Nikonよりまた魅力的な超望遠レンズ『NIKKOR Z 600mm F6.3 VR S』が登場しました。600mmと言えば約 2ヶ月前にインナーズームの採用と機動性に優れた「NIKKOR Z 180-600mm F5.6-6.3 VR」が発売されたばかりで、望遠端 600mmでのF値もF6.3と同じ数値となっています。単焦点レンズになりその描写性能がどれほど変化するものか。 さっそく本レンズを手にしたとき、筆者が発した第一声は「軽い!」。先ほどご紹介した「NIKKOR Z 180-600mm F5.6-6.3 VR」で撮影した際も驚いた軽量化でしたが、さらに670gも軽くなっており被写体の動きに合わせレンズをより自在に振り回すことができるようになりました。 先日のファームウェアのアップデートでZ9にも被写体検出設定に「飛行機」が追加されたため、Z9に本レンズを組み合わせ飛行機撮影に出掛けてきました。S-Lineならではの高画質を是非ご覧ください。

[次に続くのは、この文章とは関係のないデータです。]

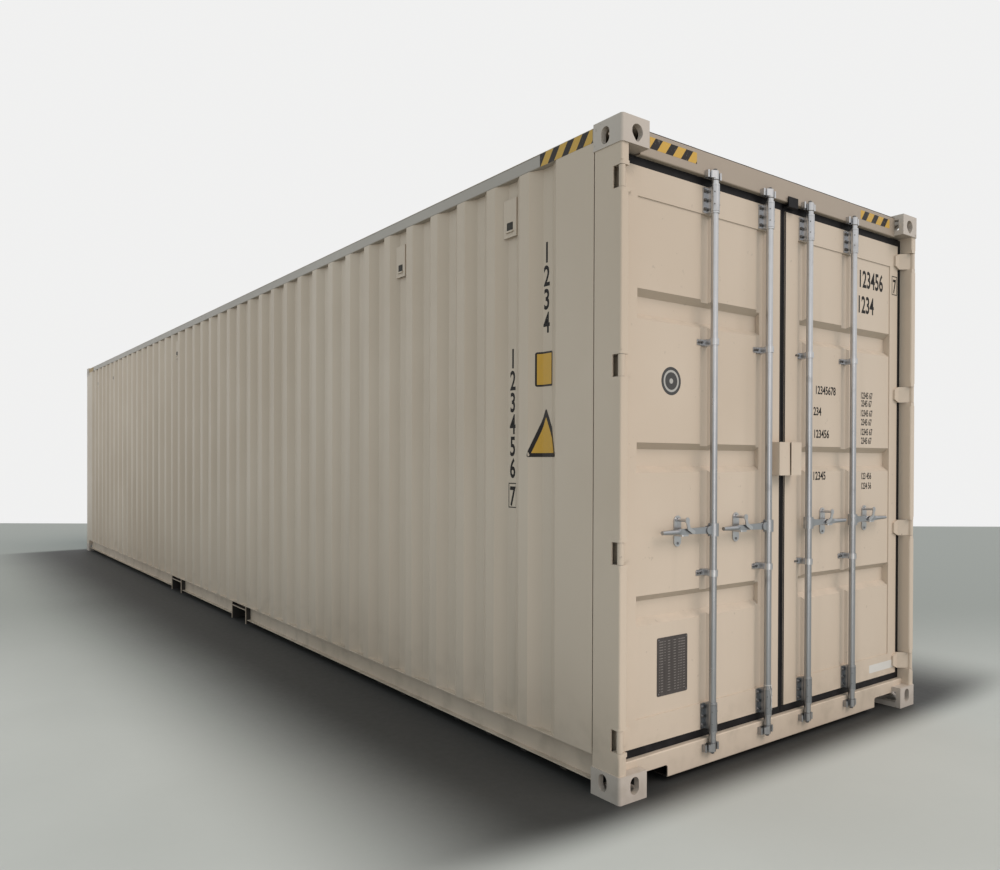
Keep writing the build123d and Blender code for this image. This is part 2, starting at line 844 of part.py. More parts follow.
def pieces():
    for door_end, place in ((True, "door"), (False, "front")):
        yield f"castings_top_{place}", castings(door_end, True)
        yield f"castings_bottom_{place}", castings(door_end, False)
    for side, name in side_names.items():
        yield f"door_post_{name}", [door_post(side)]
        yield f"front_post_{name}", [front_post(side)]
        yield f"top_rail_{name}", [top_rail(side)]
        yield f"bottom_rail_{name}", [bottom_rail(side)]
        yield f"side_wall_{name}", [side_wall(side)]
        yield f"door_frame_{name}", [leaf_frame(side)]
        yield f"door_panel_{name}", [leaf_panel(side)]
        yield f"door_gasket_{name}", [leaf_gasket(side)]
        yield f"hinge_blades_{name}", hinge_blades(side)
        yield f"bar_bearings_{name}", leaf_bearings(side)
        yield f"catch_bases_{name}", leaf_catch_bases(side)
    yield "door_header", [door_header()]
    yield "door_sill", [door_sill()]
    yield "front_top_rail", [front_top_rail()]
    yield "front_bottom_rail", [front_bottom_rail()]
    yield "front_wall", [front_wall()]
    yield "roof", [roof()]
    yield "ventilators", ventilators()
    yield "floor_boards", floor_boards()
    yield "floor_rail", [floor_rail()]
    yield "cross_members", cross_members()
    yield "fork_pockets", fork_pockets()
    yield "gooseneck_tunnel", [gooseneck_tunnel()]
    yield "hinge_lugs", hinge_lugs()
    yield "hinge_pins", hinge_pins()
    yield "cam_keepers", cam_keepers()
    yield "lock_box_left", [hood(left_hood_y, left_hood_x, -1)]
    yield "lock_box_right", [hood(right_hood_y, right_hood_x, 1)]
    for number, y in enumerate(bar_y, 1):
        way = -1 if y < 0 else 1
        yield f"lock_bar_{number}", [lock_bar(y, way)]
        yield f"handle_{number}", [handle(y, way)]
        yield f"catch_{number}", [catch(y, way)]


os.makedirs("parts", exist_ok=True)
for name, solids in pieces():
    export_step(Compound(children=[s for shape in solids for s in shape.solids()]), f"parts/{name}.step")
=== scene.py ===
from math import cos, pi, radians, sin

import bmesh
import bpy
from mathutils import Matrix, Vector


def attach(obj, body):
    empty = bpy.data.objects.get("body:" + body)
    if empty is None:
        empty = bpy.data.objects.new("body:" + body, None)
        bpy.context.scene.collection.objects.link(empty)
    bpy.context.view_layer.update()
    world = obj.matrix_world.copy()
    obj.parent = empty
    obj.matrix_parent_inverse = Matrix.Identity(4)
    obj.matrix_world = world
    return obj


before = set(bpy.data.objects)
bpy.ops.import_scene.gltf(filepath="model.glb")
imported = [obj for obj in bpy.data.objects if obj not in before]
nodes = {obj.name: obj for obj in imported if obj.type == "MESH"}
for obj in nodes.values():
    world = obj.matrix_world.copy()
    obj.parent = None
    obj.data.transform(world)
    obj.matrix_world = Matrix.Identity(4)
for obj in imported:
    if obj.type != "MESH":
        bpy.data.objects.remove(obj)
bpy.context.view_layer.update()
scene = bpy.context.scene
scene.view_settings.view_transform = "Standard"
print("frame:", len(nodes), "nodes")

# Ways to turn a flat piece so that it lies on a face of the container
ontoDoor = Matrix(((0, 0, 1), (1, 0, 0), (0, 1, 0))).to_4x4()
ontoLeft = Matrix(((1, 0, 0), (0, 0, -1), (0, 1, 0))).to_4x4()
ontoRight = Matrix(((-1, 0, 0), (0, 0, 1), (0, 1, 0))).to_4x4()
sides = ((-1, "left", ontoLeft), (1, "right", ontoRight))


# An expression on a wire adds its Math nodes to the finish that the wire belongs to
class Wire:
    def __init__(self, finish, socket):
        self.finish = finish
        self.socket = socket

    def calc(self, operation, *values):
        return self.finish.add("ShaderNodeMath", {"operation": operation}, dict(enumerate(values)))

    def __add__(self, other):
        return self.calc("ADD", self, other)

    def __sub__(self, other):
        return self.calc("SUBTRACT", self, other)

    def __rsub__(self, other):
        return self.calc("SUBTRACT", other, self)

    def __mul__(self, other):
        return self.calc("MULTIPLY", self, other)

    def __truediv__(self, other):
        return self.calc("DIVIDE", self, other)

    def __mod__(self, other):
        return self.calc("FLOORED_MODULO", self, other)

    def __lt__(self, other):
        return self.calc("LESS_THAN", self, other)

    def __gt__(self, other):
        return self.calc("GREATER_THAN", self, other)

    def __abs__(self):
        return self.calc("ABSOLUTE", self)

    def least(self, other):
        return self.calc("MINIMUM", self, other)

    def most(self, other):
        return self.calc("MAXIMUM", self, other)

    def root(self):
        return self.calc("SQRT", self)

    def ramp(self, start, end):
        return self.finish.add(
            "ShaderNodeMapRange",
            {"interpolation_type": "SMOOTHSTEP"},
            {"Value": self, "From Min": start, "From Max": end},
        )

    __radd__ = __add__
    __rmul__ = __mul__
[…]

多くの飛行機が離着陸する羽田空港周辺では狙った機体とは別の機体がファインダー内に飛び込んでくることが多々あります。そんなアクシデントにも機敏に反応してくれます。素早く止まるAFとクリアな画質が一瞬を高精細に切り取ってくれました。
海上の滑走路に向かう飛行機を狙っているとその上空を別の飛行機が横切りました。飛んでいる飛行機までは約2Kmほどありましたがその機体に書かれた文字もしっかり読み取ることができる高い解像力に驚きます。
離陸後、旋回する飛行機を2倍テレコンを使用して狙ってみました。気温の上昇に伴う若干の揺らぎはありますが、1200mm相当でこれだけの高画質は凄いの一言です。
前回「NIKKOR Z 180-600mm F5.6-6.3 VR」の撮影の際にも訪れた駐機スペースに足を運ぶと運良く同型機が停まっていました。比較になるかもと思い当時と同じように撮影してみました。 光線状態に違いがあるため一概には言えませんが『NIKKOR Z600mm F6.3 VR S』の方が透明感高く撮れたように感じます。やはりナノクリスタルコートを用いたS-Lineは伊達ではありません。
運良く目の前に降り立ったセキレイ。野鳥撮影には不慣れなため、逃げられない距離感を探りながらゆっくり近づきつつ撮影しました。歩きながらでもブレないファインダーやほぼ無音と言っても良い静音AFはとても頼りになります。
さて、野鳥撮影の次は動物園でその実力をみてみましょう。 動物との距離をグッと縮めてくれる「600mm」という超望遠レンズが威力を発揮。棚越しの離れた場所でも迫力満点の画を切り取ることができました。
1.4倍テレコンを使用しても高画質を維持しています。シャッタースピードを稼ぐため高感度でシャッターを切りましたがノイズ感なく毛並みもしっかり描いてくれました。
最短撮影距離は4m。本レンズを近接で使用をすることは少ないと思いますが寄りで得られるボケはとても柔らかく、クリアな画質と相まって色のりの良い綺麗な画を書き出してくれました。
手ぶれ補正機能も優秀です。対応ボディは限られますがシンクロVR機能による6.0段分の手ブレ補正なら超望遠の手持ち撮影をスローシャッターで使用するという離れ業も可能になりました。
夕焼けに染まる富士山にかかる雲の透け感も綺麗です。
最後に2倍テレコンとDXモードを併用した1800mm相当の撮影にも挑戦してみました。クレーターの凹凸を細かく捉える解像力は想像以上でした。
充実の600mmでダントツの使いやすさ
2022年11月にZレンズ初の600mm「NIKKOR Z 600mm F4 TC VR S」が発売されてから約1年で同焦点距離をカバーするレンズラインナップが3本に増えました。どれにも優れた性能と使いやすさがあり目移りしてしまいますが、S-Lineの高画質と携帯性を両立した本レンズは一際注目度の高い存在になったと言って差し支えないでしょう。今回はZ9を使用しましたが、このサイズ感ならどのボディにもバランス良く装着できそうです。さらに前玉部分に付けられたイエローリングはFマウント時代からニコンを愛するユーザーに嬉しいポイント。同時発売となった『Z f』と組み合わせてみるのも面白いかもしれません。 “開放F値 F6.3″という本レンズのスペックを最初に聞いた時は中途半端な数字だなとも思いましたが、実際に使ってみるとその使いやすさが際立っていました。高感度時のノイズ抑制や暗所でのピント合わせもの向上などカメラの進化と呼応しそれぞれの良さを存分に引き出しているのです。Zシリーズだからこその本レンズを是非お手にとってお試しください。